Please explain how that is a "no". You just described a situation where it would be doing both when it's not supposed to. In the analogy, the thruster is supposed to turn off once it starts spinning, but it doesn't.

The entire reason this mechanism exists is that resistance can be significantly nonzero and needs to be adjusted for. It's just doing the adjustment in a flawed way.


Sorry if it sounded dismissive, but, I mean, modern motor control formulae[1][2] don't have a term for RPM. Motor controller derives new output state from just torque and instantaneous state of the motor, RPM is somewhat externally controlled unless that version of formula is in use. Hence the capsule analogy: F=ma for constant F means a > 0 and (rotational)velocity monotonically increases.

It doesn't make instinctive sense to me too that motor people haven't been thinking RPM-first for some time, but apparently they're not.

1: https://en.wikipedia.org/wiki/Vector_control_(motor)

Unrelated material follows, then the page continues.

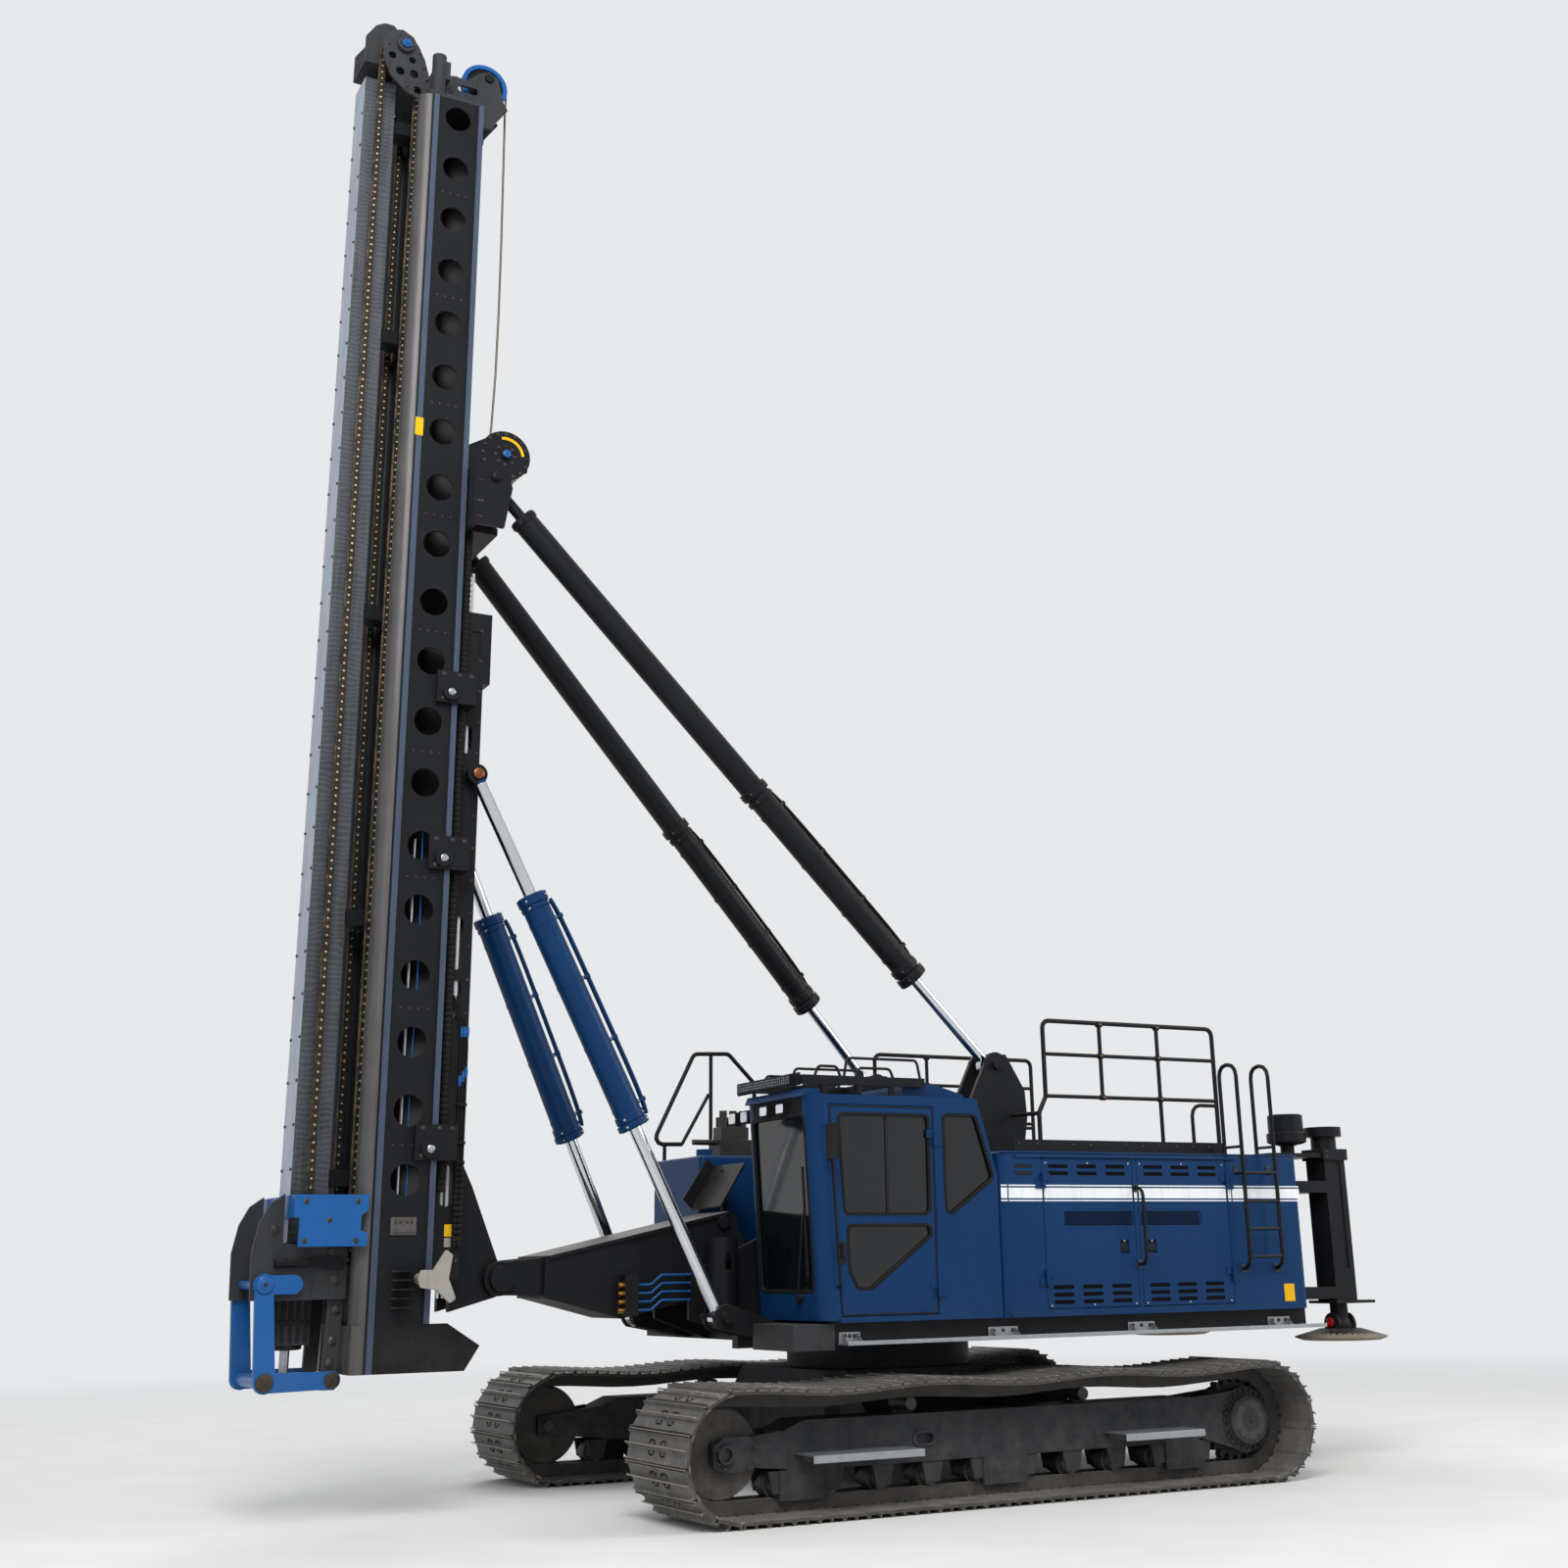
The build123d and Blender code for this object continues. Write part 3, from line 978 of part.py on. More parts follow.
with BuildPart() as sheave:
    with BuildSketch(Plane.XZ.offset(36)) as rim:
        with Locations((SHEAVE_X, SHEAVE_Z)):
            Circle(SHEAVE_R)
            Circle(SHEAVE_R - 38, mode=Mode.SUBTRACT)
    extrude(rim.sketch, amount=-72)
    disc_y(SHEAVE_X, SHEAVE_Z, SHEAVE_R - 20, -12, 12)
    disc_y(SHEAVE_X, SHEAVE_Z, 75, -50, 50)
    with BuildSketch(Plane.XZ) as groove:
        with Locations((SHEAVE_X + SHEAVE_R + 6, SHEAVE_Z)):
            Circle(24)
    revolve(groove.sketch, axis=Axis((SHEAVE_X, 0, SHEAVE_Z), (0, 1, 0)), mode=Mode.SUBTRACT)
    disc_y(SHEAVE_X, SHEAVE_Z, 40, -175, 175)
save(sheave, "rope_sheave")

chain_in = CHAIN_R - 22
chain_out = CHAIN_R + 22
with BuildPart() as chains:
    for y in (-CHAIN_Y - CHAIN_W / 2, CHAIN_Y - CHAIN_W / 2):
        with BuildSketch(Plane.XZ.offset(-y)) as loop:
            for r, mode in ((chain_out, Mode.ADD), (chain_in, Mode.SUBTRACT)):
                for z in (SPROCKET_LOW, SPROCKET_TOP):
                    with Locations((SPROCKET_X, z)):
                        Circle(r, mode=mode)
                with Locations((SPROCKET_X, (SPROCKET_LOW + SPROCKET_TOP) / 2)):
                    Rectangle(2 * r, SPROCKET_TOP - SPROCKET_LOW, mode=mode)
        extrude(loop.sketch, amount=-CHAIN_W)
save(chains, "hoist_chains")

with BuildPart() as low_sprocket:
    for y in (-CHAIN_Y - CHAIN_W / 2, CHAIN_Y - CHAIN_W / 2):
        disc_y(SPROCKET_X, SPROCKET_LOW, CHAIN_R - 22.3, y, y + CHAIN_W)
    disc_y(SPROCKET_X, SPROCKET_LOW, 24, -350, 350)
save(low_sprocket, "foot_sprockets")


# Carriage that the chains haul: near and far plates joined in front of the guide column

CAR_Z0 = 1870
CAR_Z1 = 2226
# Holes that a hammer is bolted to
HAMMER_BOLT_Y = 800
HAMMER_BOLT_Z = 90
HAMMER_BOLT_R = 17
with BuildPart() as carriage:
    for y0, y1 in ((-560, -522), (522, 560)):
        plate_y(((-5030, CAR_Z0), (-4540, CAR_Z0), (-4540, 1960), (-4590, 1980), (-4590, 2080),
                 (-4540, 2120), (-4540, CAR_Z1), (-5030, CAR_Z1)), y0, y1)
    block(-5075, -5022, -560, 560, CAR_Z0 + 200, CAR_Z1)
    block(-5025, GUIDE_X0 - 0.3, -140, 140, CAR_Z0 + 220, CAR_Z1 - 20)
    for y in (-HAMMER_BOLT_Y / 2, HAMMER_BOLT_Y / 2):
        for z in (-HAMMER_BOLT_Z / 2, HAMMER_BOLT_Z / 2):
            disc_x(y, CAR_Z1 - 78 + z, HAMMER_BOLT_R, -5080, -5020, Mode.SUBTRACT)
save(carriage, "chain_carriage")


# Pile guide at the leader's foot: cheeks, rocker arms and the swinging gate of two L links

GATE_X = -5204
GATE_Z = 1620

with BuildPart() as guide:
    for y in (-335, 310):
        plate_y(((-4615, 1512), (-5290, 1512), (-5300, 1840), (-5260, 2040), (-5190, 2170), (-5090, 2240),
                 (-5085, 1900), (-4615, 1860)), y, y + 25)
    disc_y(SPROCKET_X, SPROCKET_LOW, 24.6, -340, 340, Mode.SUBTRACT)
    disc_y(GATE_X, GATE_Z, 30.6, -340, 340, Mode.SUBTRACT)
    for y in (-290, 250):
        plate_y(((-4720, 1530), (-4615, 1530), (-4620, 1330), (-4640, 900), (-4740, 900), (-4730, 1230)),
                y, y + 40)
    block(-5140, LEAD_X0 - 0.3, -270, 270, 1515, 1640)
    pair_block(-5140, -4640, 260, 315, 1515, 1560)
    # hydraulic motor block between the arms
    block(-5080, -4800, -120, 120, 1200, 1520)
save(guide, "pile_guide_frame")

with BuildPart() as gate:
    for y in (-385, 345):
        with BuildSketch(Plane.XZ.offset(-y)) as link:
            Polygon((-5270, 1620), (-5140, 1620), (-5090, 1030), (-4700, 1030), (-4700, 910), (-5160, 900),
                    (-5235, 970), align=None)
            for x, z, r in ((GATE_X, GATE_Z, 75), (-5160, 970, 75), (-4690, 970, 62)):
                with Locations((x, z)):
                    Circle(r)
            with Locations((-5100, 1618)):
                SlotOverall(330, 130)
        extrude(link.sketch, amount=-40)
    disc_y(-5160, 970, 45, -400, 400)
    disc_y(GATE_X, GATE_Z, 30, -400, 400)
save(gate, "pile_guide_gate")


# Cradle: long beam behind the leader with windows, foot lugs, clamps, ties and stay head

# Slots in the cradle's sides: level of the middle, length
CRADLE_SLOTS = ((4125, 420), (3697, 285), (5770, 240), (2300, 300))
# Guide clamps that hold the leader: levels
CLAMPS = (6120, 4780, 2600)
HOSE_X = -3965
HOSE_Y = -385
HOSE_R = 32

with BuildPart() as cradle:
    block(CRADLE_X0, -3775, -CRADLE_Y, CRADLE_Y, CRADLE_Z0, CRADLE_Z1)
    block(CRADLE_X0 + 20, -3795, -CRADLE_Y + 20, CRADLE_Y - 20, CRADLE_Z0 - 1, CRADLE_Z1 - 30, Mode.SUBTRACT)
    # lower part is deeper towards the foot pin
    for y in (-170, 110):
        plate_y(((-3790, 1400), (-3790, 2600), (-3640, 2300), (-3420, 1760), (-3300, 1630), (-3420, 1500)),
                y, y + 60)
        disc_y(FOOT[0], FOOT[2], 120, y, y + 60)
        disc_y(FOOT[0], FOOT[2], 55.3, y, y + 60, Mode.SUBTRACT)
    # long windows in the side plates
    with BuildSketch(Plane.XZ.offset(CRADLE_Y + 5)) as windows:
        for z, length in CRADLE_SLOTS:
            with Locations((-3900, z)):
                SlotOverall(length, 105, rotation=90)
    extrude(windows.sketch, amount=-2 * CRADLE_Y - 10, mode=Mode.SUBTRACT)
    # eyes for the luffing cylinders
    disc_y(LUFF_TOP[0], LUFF_TOP[2], 50, -LUFF_TOP[1] - 60, LUFF_TOP[1] + 60)
    # guide clamps that reach round the leader's rear corners
    for side in (-1, 1):
        for z in CLAMPS:
            y_in = side * (LEAD_Y + 25)
            y_out = side * (LEAD_Y + 55)
            block(-4220, -3900, min(y_in, y_out), max(y_in, y_out), z - 130, z + 130)
            y_pad = side * (LEAD_Y + 0.3)
            block(-4200, -4100, min(y_pad, y_in), max(y_pad, y_in), z - 100, z + 100)
            block(-4025, -3900, min(side * (CRADLE_Y - 5), y_out), max(side * (CRADLE_Y - 5), y_out),
                  z - 130, z + 130)
            boss = sorted((y_out - side, y_out + side * 34))
            disc_y(-4110, z - 50, 66, boss[0], boss[1])
            disc_y(-4110, z - 50, 34, boss[0] - 1, boss[1] + 1, Mode.SUBTRACT)
    # cover box at the top with its side windows
    block(-3780, -3715, -CRADLE_Y, CRADLE_Y, 6250, CRADLE_Z1)
    for side in (-1, 1):
        cut = sorted((side * (CRADLE_Y - 14), side * (CRADLE_Y + 1)))
        block(-3880, -3800, cut[0], cut[1], 6475, 6690, Mode.SUBTRACT)
    disc_z(HOSE_X, HOSE_Y, HOSE_R + 0.3, CLAMPS[-1] - 140, CLAMPS[0] + 140, Mode.SUBTRACT)
save(cradle, "cradle_beam")

# Hose in its spiral guard, held by the clamps all the way down
with BuildPart() as hose:
    disc_z(HOSE_X, HOSE_Y, HOSE_R, 2250, 7499.7)
save(hose, "cradle_hose")

with BuildPart() as ties:
    for y in (-160, 160):
        disc_z(-3905, y, 36, CRADLE_Z1 + 0.3, 7500)
save(ties, "cradle_ties")

with BuildPart() as stay_head:
    block(-4030, -3750, -480, 480, 7500, 7560)
    for side in (-1, 1):
        for y in (side * 420 - 20, side * 660 - 20):
            plate_y(((-4030, 7500), (-3760, 7500), (-3700, 7860), (-3760, 8030), (-4030, 8030)), y, y + 40)
        disc_y(STAY_TOP[0], STAY_TOP[2], 45, side * 560 - 140, side * 560 + 140)
    block(-4030, -3990, -680, 680, 7500, 8030)
    # winch cheeks
    for y in (-400, 370):
        with BuildSketch(Plane.XZ.offset(-y)) as cheek:
            Polygon((-4030, 7900), (-4030, 8290), (-3740, 8470), (-3500, 8400), (-3480, 8150), (-3900, 8000),
                    align=None)
            with Locations((WINCH_X, WINCH_Z)):
                Circle(220)
        extrude(cheek.sketch, amount=-30)
    block(-4030, -4000, -400, 400, 7900, 8290)
    # curved cover over the drum, open below and where the rope leaves
    with BuildSketch(Plane.XZ.offset(371)) as cover:
        with Locations((WINCH_X, WINCH_Z)):
            Circle(215)
            Circle(197, mode=Mode.SUBTRACT)
        with Locations((WINCH_X - 140, WINCH_Z - 180)):
            Rectangle(400, 320, mode=Mode.SUBTRACT)
    extrude(cover.sketch, amount=-742)
    block(-3860, -3680, -70, 70, 8300, 8500, Mode.SUBTRACT)
    disc_y(WINCH_X, WINCH_Z, 34.3, -410, 410, Mode.SUBTRACT)
save(stay_head, "stay_head")

with BuildPart() as drum:
    disc_y(WINCH_X, WINCH_Z, 120, -362, 362)
    disc_y(WINCH_X, WINCH_Z, 34, -425, 425)
    for y in (-362, 342):
        disc_y(WINCH_X, WINCH_Z, 185, y, y + 20)
save(drum, "winch_drum")


# Backstays and luffing cylinders, each a barrel with its rod, from pin to pin

CYLINDERS = (
    # name, top pin, foot pin, barrel start and end as parts of the length, barrel, rod, top bore, foot bore,
    # half width of the foot's eye, depth of the barrel's bore
    ("backstay", STAY_TOP, STAY_FOOT, 0.06, 0.85, 105, 46, 45.3, 64, 34, 1900),
    ("luffing_cylinder", LUFF_TOP, LUFF_FOOT, 0.23, 0.66, 108, 52, 50.3, 53, 45, 1430),
)

for side, side_name in ((-1, "left"), (1, "right")):
    for label, top, foot, start, end, barrel_r, rod_r, top_bore, foot_bore, eye, depth in CYLINDERS:
        a = (top[0], side * top[1], top[2])
        b = (foot[0], side * foot[1], foot[2])
        length = (Vector(*b) - Vector(*a)).length
        with BuildPart() as barrel:
            bar(point_on(a, b, 60), point_on(a, b, length * start + 5), rod_r)
            bar(point_on(a, b, length * start), point_on(a, b, length * end), barrel_r)
            disc_y(a[0], a[2], 80, a[1] - 45, a[1] + 45)
            disc_y(a[0], a[2], top_bore, a[1] - 200, a[1] + 200, Mode.SUBTRACT)
            bar(point_on(a, b, length * end - depth), point_on(a, b, length * end - 70), rod_r + 6, Mode.SUBTRACT)
            bar(point_on(a, b, length * end - 80), point_on(a, b, length * end + 1), rod_r + 0.3, Mode.SUBTRACT)
        save(barrel, f"{label}_barrel_{side_name}")
        with BuildPart() as rod:
            bar(point_on(a, b, length * end - 1150), point_on(a, b, length - 40), rod_r)
            disc_y(b[0], b[2], foot_bore + 34, b[1] - eye, b[1] + eye)
            disc_y(b[0], b[2], foot_bore, b[1] - 200, b[1] + 200, Mode.SUBTRACT)
        save(rod, f"{label}_rod_{side_name}")
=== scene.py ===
"""Finishes and small parts of a pile driving rig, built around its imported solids."""
import json
from math import cos, pi, sin

import bmesh
import bpy
from mathutils import Matrix, Vector


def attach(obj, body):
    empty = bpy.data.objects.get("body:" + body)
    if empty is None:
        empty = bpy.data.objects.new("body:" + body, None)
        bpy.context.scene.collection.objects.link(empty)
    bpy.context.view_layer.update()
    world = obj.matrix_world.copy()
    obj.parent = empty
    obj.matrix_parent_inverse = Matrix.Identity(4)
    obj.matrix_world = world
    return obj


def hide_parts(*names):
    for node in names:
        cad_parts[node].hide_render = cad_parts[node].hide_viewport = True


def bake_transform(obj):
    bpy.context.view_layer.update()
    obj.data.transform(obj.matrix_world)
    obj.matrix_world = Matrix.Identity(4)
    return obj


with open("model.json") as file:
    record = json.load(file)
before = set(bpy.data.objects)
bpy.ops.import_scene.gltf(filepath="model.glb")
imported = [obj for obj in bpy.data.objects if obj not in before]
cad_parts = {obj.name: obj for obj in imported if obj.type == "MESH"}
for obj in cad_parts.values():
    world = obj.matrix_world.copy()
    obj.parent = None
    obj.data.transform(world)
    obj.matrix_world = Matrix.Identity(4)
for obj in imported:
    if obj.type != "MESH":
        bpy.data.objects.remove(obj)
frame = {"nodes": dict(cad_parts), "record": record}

bl_info = {
    "name": "Pile driving rig",
    "version": (1, 0, 0),
    "blender": (4, 5, 0),
    "location": "View3D > Sidebar > Rig",
    "description": "Dresses the rig's solids with finishes and small parts",
    "category": "Object",
}

SLEW_X = 430
HANDS = ((-1, "left"), (1, "right"))
# rounding of a piece's edges, in metres, and the length that a way is measured over, in millimetres
EDGE = 0.0015
FAR = 1000


def at(x, y, z):
    """A point in millimetres from the slewing axis, turned into the frame's metres."""
    return Vector(((x + SLEW_X) / 1000, y / 1000, z / 1000))


def linear(value):
    """The linear colour of an sRGB hex value."""
    parts = [int(value[i:i + 2], 16) / 255 for i in (1, 3, 5)]
    return tuple(c / 12.92 if c <= 0.04045 else ((c + 0.055) / 1.055) ** 2.4 for c in parts) + (1.0,)


def add(tree, kind, links=None, **settings):
    """Adds a node, sets its properties and sockets by name, and links its inputs."""
    node = tree.nodes.new(kind)
    for key, value in settings.items():
        if hasattr(node, key):
            setattr(node, key, value)
        else:
            node.inputs[key.replace("_", " ")].default_value = value
    for key, source in (links or {}).items():
        tree.links.new(source, node.inputs[key])
    return node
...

2: https://en.wikipedia.org/wiki/Direct_torque_control


> Motor controller derives new output state from just torque and instantaneous state of the motor

And the way it makes the motor state advance causes acceleration. It doesn't matter what variable goes into the formula, especially since you can convert freely. I'm pointing at the output and what I find scary about it. What comes first doesn't matter, I'd have the same issue even if I'm looking at the control formula from a jerk-first perspective.

And I don't really see the value of the "against nothing" analogy because the reason it's increasing torque is because it thinks there's resistance.